* _Requirements_:
Extract the first line through the line containing "SHORTEST_NUB = 0.0003" from the listing below, exactly as written.
-- Start of Supplied material --
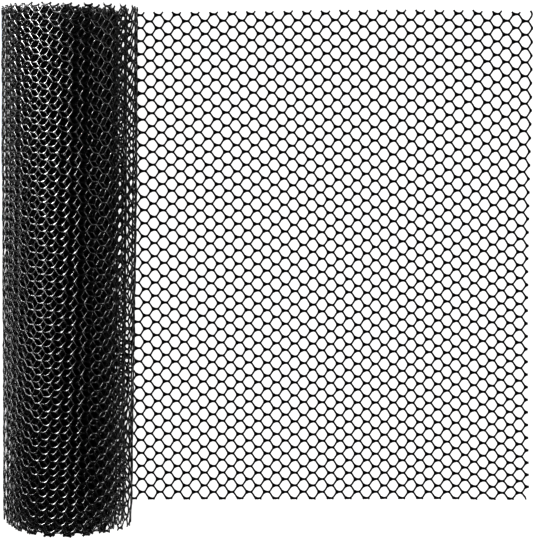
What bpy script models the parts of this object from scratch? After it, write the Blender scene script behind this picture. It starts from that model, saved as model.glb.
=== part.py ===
"""Roll of plastic chicken wire, lying on its side with its loose end drawn out flat.

Metres, +Z up. The origin is on the surface that the roll lies on, at the middle of the footprint.
The roll's axis runs nearly along Y, at the low X side, and the loose end reaches out to +X.
The net itself stays uncut here: both solids have its outer form only.
"""

import math

import bmesh
import bpy

# Net: flat-topped hexagons, a bar at the top and the bottom of each
COLUMN_PITCH = 0.0075
ROW_PITCH = 0.01076
ROWS = 37
BAR_LENGTH = 0.0044
STRAND = 0.0011
NET_THICK = 0.0018
NET_BLACK = (0.012, 0.012, 0.014, 1.0)
NET_ROUGHNESS = 0.32

# Loose end, as it lies: the blade's line across it runs a little aslant of the hexagons
BOTTOM_BARS_Y = -0.1976
TOP_STUB = 0.0024
LAST_POINTS_X = 0.2108
LAST_POINTS_SLANT = -0.0030
CUT_LINE_X = 0.21185
CUT_LINE_SLANT = -0.0095
SHORTEST_NUB = 0.0003

# Roll: its section grows from the bottom end to the top end
ROLL_LENGTH = 0.4070
ROLL_SIDE_X = -0.21085
ROLL_MIDDLE_Y = 0.00065
ROLL_TURN = math.radians(-0.73)
WIDTH_BOTTOM = 0.1003
WIDTH_TOP = 0.1044
WIDTH_GROWS_OVER = 0.75
HEIGHT_SHARE = 0.972
FLAT_SPOT_DEPTH = 0.0006
STEP_X = 0.0500
PIECE_GAP = 0.0003
STEP_HEIGHT = NET_THICK + 2 * PIECE_GAP

# The two outer turns stand off the tight ones by a crescent, widest up on the loose end's side
OUTER_WALL = 0.0050
CRESCENT_BOTTOM = 0.0090
CRESCENT_TOP = 0.0120
CRESCENT_TOWARDS = math.radians(37.0)
CRESCENT_REACH = math.radians(118.0)

# The eye, through the middle of the tight turns
EYE_WIDTH = 0.0360

OUTLINE_STEPS = 96
STATIONS = 9
EYE_STEPS = 40
CRESCENT_STEPS = 26
CUTTER_OVERRUN = 0.010


def smooth_share(share):
    share = min(1.0, max(0.0, share))
    return share * share * (3.0 - 2.0 * share)


def along(share, bottom, top):
    """A size of the roll at a share of its length, counted from the bottom end."""
    return bottom + (top - bottom) * smooth_share(share / WIDTH_GROWS_OVER)


def section(share):
    """Middle and half sizes of the roll's section, in the roll's own frame with x = 0 at its far side."""
    width = along(share, WIDTH_BOTTOM, WIDTH_TOP)
    half_height = width * HEIGHT_SHARE / 2
    return width / 2, half_height - FLAT_SPOT_DEPTH, width / 2, half_height


def roll_outline(share):
    """Once round the outermost turn, from the step at the bottom by the far side, top and near side."""
    mid_x, mid_z, half_width, half_height = section(share)
    points = []
    for step in range(OUTLINE_STEPS + 1):
        turn = step / OUTLINE_STEPS
        angle = turn * math.tau
        drawn_in = STEP_HEIGHT * turn
        x = mid_x - (half_width + STEP_HEIGHT / 4 - drawn_in) * math.sin(angle)
        z = mid_z - (half_height - drawn_in) * math.cos(angle)
        lowest = 0.0 if turn < 0.5 else STEP_HEIGHT
        points.append((x, max(z, lowest)))
    points[0] = (STEP_X, 0.0)
    points[-1] = (STEP_X, STEP_HEIGHT)
    return points


def crescent_outline(share):
    """The gap between the tight turns and the two loose ones, out along its rim and back along the core."""
    mid_x, mid_z, half_width, half_height = section(share)
    widest = along(share, CRESCENT_BOTTOM, CRESCENT_TOP)
    rim, core = [], []
    for step in range(CRESCENT_STEPS + 1):
        off = CRESCENT_REACH * (2 * step / CRESCENT_STEPS - 1)
        angle = CRESCENT_TOWARDS + off
        gap = widest * (1 + math.cos(off)) / 2
        for side, inward in ((rim, OUTER_WALL), (core, OUTER_WALL + gap)):
            side.append(
                (
                    mid_x + (half_width - inward) * math.cos(angle),
                    mid_z + (half_height - inward) * math.sin(angle),
                )
            )
    return rim + core[::-1]


def eye_middle(share):
    """The tight turns sit against the far side and the bottom of the loose ones, and the eye with them."""
    mid_x, mid_z, _, _ = section(share)
    shift = along(share, CRESCENT_BOTTOM, CRESCENT_TOP) / 2
    return mid_x - shift * math.cos(CRESCENT_TOWARDS), mid_z - shift * math.sin(CRESCENT_TOWARDS)


def eye_outline(share):
    mid_x, mid_z = eye_middle(share)
    angles = [math.tau * step / EYE_STEPS for step in range(EYE_STEPS)]
    return [(mid_x + EYE_WIDTH / 2 * math.cos(a), mid_z + EYE_WIDTH / 2 * math.sin(a)) for a in angles]


def lofted(name, outline, overrun=0.0):
    """A closed body along the roll, through the outline at each station."""
    mesh = bmesh.new()
    loops = []
    for station in range(STATIONS):
        share = station / (STATIONS - 1)
        y = (share - 0.5) * (ROLL_LENGTH + 2 * overrun)
        loops.append([mesh.verts.new((x, y, z)) for x, z in outline(share)])
    count = len(loops[0])
    for near, far in zip(loops, loops[1:]):
        for i in range(count):
            j = (i + 1) % count
            mesh.faces.new((near[i], near[j], far[j], far[i]))
    mesh.faces.new(loops[0])
    mesh.faces.new(loops[-1])
    bmesh.ops.recalc_face_normals(mesh, faces=mesh.faces)
    data = bpy.data.meshes.new(name)
    mesh.to_mesh(data)
    mesh.free()
    piece = bpy.data.objects.new(name, data)
    bpy.context.collection.objects.link(piece)
    piece.location = (ROLL_SIDE_X, ROLL_MIDDLE_Y, 0.0)
    piece.rotation_euler = (0.0, 0.0, ROLL_TURN)
    return piece


def cut_through(piece, outline, name):
    cutter = lofted(name, outline, CUTTER_OVERRUN)
    cutter.hide_render = True
    cutter.display_type = "WIRE"
    cut = piece.modifiers.new(name, "BOOLEAN")
    cut.operation = "DIFFERENCE"
    cut.solver = "EXACT"
    cut.object = cutter


def plastic(name, colour):
    material = bpy.data.materials.new(name)
    material.use_nodes = True
    shader = material.node_tree.nodes["Principled BSDF"]
    shader.inputs["Base Color"].default_value = colour
    shader.inputs["Roughness"].default_value = NET_ROUGHNESS
    shader.inputs["Metallic"].default_value = 0.0
    return material


def finish(piece, material):
    piece.data.materials.append(material)
    piece.data.shade_smooth()
    piece.data.set_sharp_from_angle(angle=math.radians(35))


def wound_roll():
    roll = lofted("wound_roll", roll_outline)
    cut_through(roll, eye_outline, "eye_cutter")
    cut_through(roll, crescent_outline, "crescent_cutter")
    finish(roll, plastic("wound_net", NET_BLACK))


def cut_line_x(y):
    return CUT_LINE_X + CUT_LINE_SLANT * y


def last_points_x(y):
    """The points of the last column of hexagons, just short of the cut line."""
    return min(LAST_POINTS_X + LAST_POINTS_SLANT * y, cut_line_x(y) - SHORTEST_NUB)


def step_x(y):
    """The loose end's other edge, along the step under the roll."""
    return ROLL_SIDE_X + STEP_X + PIECE_GAP - y * math.tan(ROLL_TURN)


def toothed_edge(bars_y, outward, stub):
    """One long edge from the cut end back to the roll: feet of cut strands, and half-hexagon arches."""
    pitch = 2 * COLUMN_PITCH
    foot = BAR_LENGTH / 2 + STRAND / 2 + stub * (COLUMN_PITCH - BAR_LENGTH) / (ROW_PITCH / 2)
    arch = BAR_LENGTH / 2 - STRAND / 2
    reach = bars_y + outward * stub
    depth = bars_y - outward * (ROW_PITCH / 2 - STRAND)
    start = last_points_x(bars_y) - COLUMN_PITCH + BAR_LENGTH / 2
    teeth = int((start - step_x(bars_y)) / pitch)
    points = []
    for tooth in range(teeth):
        x = start - tooth * pitch
        points += [(x - arch, depth), (x - COLUMN_PITCH + foot, reach)]
        points += [(x - COLUMN_PITCH - foot, reach), (x - pitch + arch, depth)]
    return points


def zigzag_end():
    """The cut end from its bottom corner up: a nub on each point, the hexagons' slants between them."""
    points = []
    slant = COLUMN_PITCH - BAR_LENGTH
    for row in range(1, ROWS):
        y = BOTTOM_BARS_Y + row * ROW_PITCH
        point, tip = last_points_x(y), cut_line_x(y)
        points += [(point - slant, y - ROW_PITCH / 2 + STRAND / 2), (point, y - STRAND / 2)]
        points += [(tip, y - STRAND / 2), (tip, y + STRAND / 2)]
        points += [(point, y + STRAND / 2), (point - slant, y + ROW_PITCH / 2 - STRAND / 2)]
    return points


def loose_end():
    top_bars_y = BOTTOM_BARS_Y + ROWS * ROW_PITCH
    top = toothed_edge(top_bars_y, 1, TOP_STUB)
    bottom = toothed_edge(BOTTOM_BARS_Y, -1, STRAND / 2)
    under_roll = [(step_x(top_bars_y), top_bars_y), (step_x(BOTTOM_BARS_Y), BOTTOM_BARS_Y)]
    outline = zigzag_end() + top + under_roll + bottom[::-1]
    mesh = bmesh.new()
    lower = mesh.faces.new([mesh.verts.new((x, y, 0.0)) for x, y in outline])
    raised = bmesh.ops.extrude_face_region(mesh, geom=[lower])["geom"]
    bmesh.ops.translate(
        mesh, vec=(0.0, 0.0, NET_THICK), verts=[v for v in raised if isinstance(v, bmesh.types.BMVert)]
    )
    bmesh.ops.recalc_face_normals(mesh, faces=mesh.faces)
    data = bpy.data.meshes.new("loose_end")
    mesh.to_mesh(data)
    mesh.free()
    sheet = bpy.data.objects.new("loose_end", data)
    bpy.context.collection.objects.link(sheet)
    finish(sheet, plastic("loose_net", NET_BLACK))


for old in list(bpy.data.objects):
    bpy.data.objects.remove(old)

wound_roll()
loose_end()
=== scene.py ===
import math

import bpy
import numpy as np
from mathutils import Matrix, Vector


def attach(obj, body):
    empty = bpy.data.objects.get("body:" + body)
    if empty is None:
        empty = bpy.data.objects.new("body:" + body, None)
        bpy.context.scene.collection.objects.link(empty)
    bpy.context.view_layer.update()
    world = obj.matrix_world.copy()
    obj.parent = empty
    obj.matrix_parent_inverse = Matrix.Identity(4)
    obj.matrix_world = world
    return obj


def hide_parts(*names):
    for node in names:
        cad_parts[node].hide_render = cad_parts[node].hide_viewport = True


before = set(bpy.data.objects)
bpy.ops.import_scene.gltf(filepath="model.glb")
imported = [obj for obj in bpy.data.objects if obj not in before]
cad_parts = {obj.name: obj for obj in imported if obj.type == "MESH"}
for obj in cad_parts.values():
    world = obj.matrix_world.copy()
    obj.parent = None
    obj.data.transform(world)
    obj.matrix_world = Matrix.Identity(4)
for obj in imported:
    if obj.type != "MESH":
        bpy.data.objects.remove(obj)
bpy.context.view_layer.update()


# The loose end: the part of the net that is drawn off the roll and lies flat.
# Black polyethylene, extruded as two crossing sets of thin strands that run together in short bars,
# so that the holes are flat-topped hexagons. It was cut to length and to width through the strands.

COLUMN_PITCH = 0.0075
WOUND_PITCH = 0.0078
# 36 half rows of the drawn-out net measure 195 mm
HALF_ROW = 0.195 / 36
HALF_ROWS = 74
BAR_HALF = 0.0020
NET_THICK = 0.0013
LOOSE_COLUMNS = 48
NET_COLUMNS = 385

# what the blade has left of the slanted strands, as shares of a strand, and of the bars where the loose end
# is cut, in metres
CUT_STUB_TOP = 0.45
CUT_STUB_BOTTOM = 0.15
WOUND_STUB_LONGER = 0.12
STUB_UNEVEN = (0.75, 1.2)
NUB_TOP = 0.0003
NUB_BOTTOM = 0.0023

LEFT, RIGHT = 0, 1
FRONT, BACK = 0, 1
BAR, UP, DOWN = 0, 1, 2
# spare columns and half rows round the net, so that every strand has neighbours to be counted from
PAD = 4

# corners of a hexagon from its right one, anticlockwise: which bar's end each is (column, half row, end)
CORNERS = ((-1, 0, LEFT), (0, -1, RIGHT), (0, -1, LEFT), (1, 0, RIGHT), (0, 1, LEFT), (0, 1, RIGHT))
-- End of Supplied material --
* _Answer to the problem_:
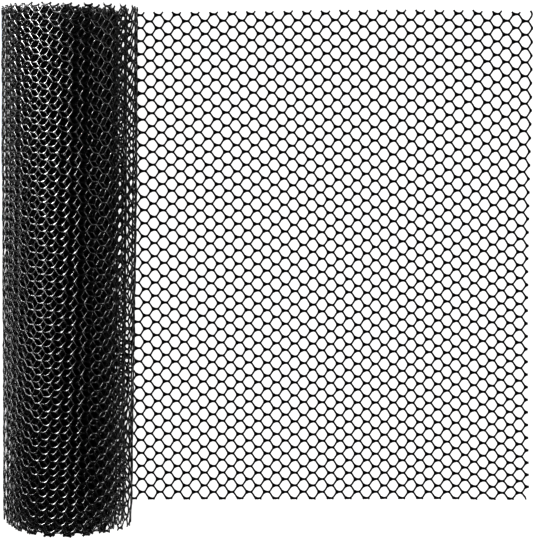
What bpy script models the parts of this object from scratch? After it, write the Blender scene script behind this picture. It starts from that model, saved as model.glb.
=== part.py ===
"""Roll of plastic chicken wire, lying on its side with its loose end drawn out flat.

Metres, +Z up. The origin is on the surface that the roll lies on, at the middle of the footprint.
The roll's axis runs nearly along Y, at the low X side, and the loose end reaches out to +X.
The net itself stays uncut here: both solids have its outer form only.
"""

import math

import bmesh
import bpy

# Net: flat-topped hexagons, a bar at the top and the bottom of each
COLUMN_PITCH = 0.0075
ROW_PITCH = 0.01076
ROWS = 37
BAR_LENGTH = 0.0044
STRAND = 0.0011
NET_THICK = 0.0018
NET_BLACK = (0.012, 0.012, 0.014, 1.0)
NET_ROUGHNESS = 0.32

# Loose end, as it lies: the blade's line across it runs a little aslant of the hexagons
BOTTOM_BARS_Y = -0.1976
TOP_STUB = 0.0024
LAST_POINTS_X = 0.2108
LAST_POINTS_SLANT = -0.0030
CUT_LINE_X = 0.21185
CUT_LINE_SLANT = -0.0095
SHORTEST_NUB = 0.0003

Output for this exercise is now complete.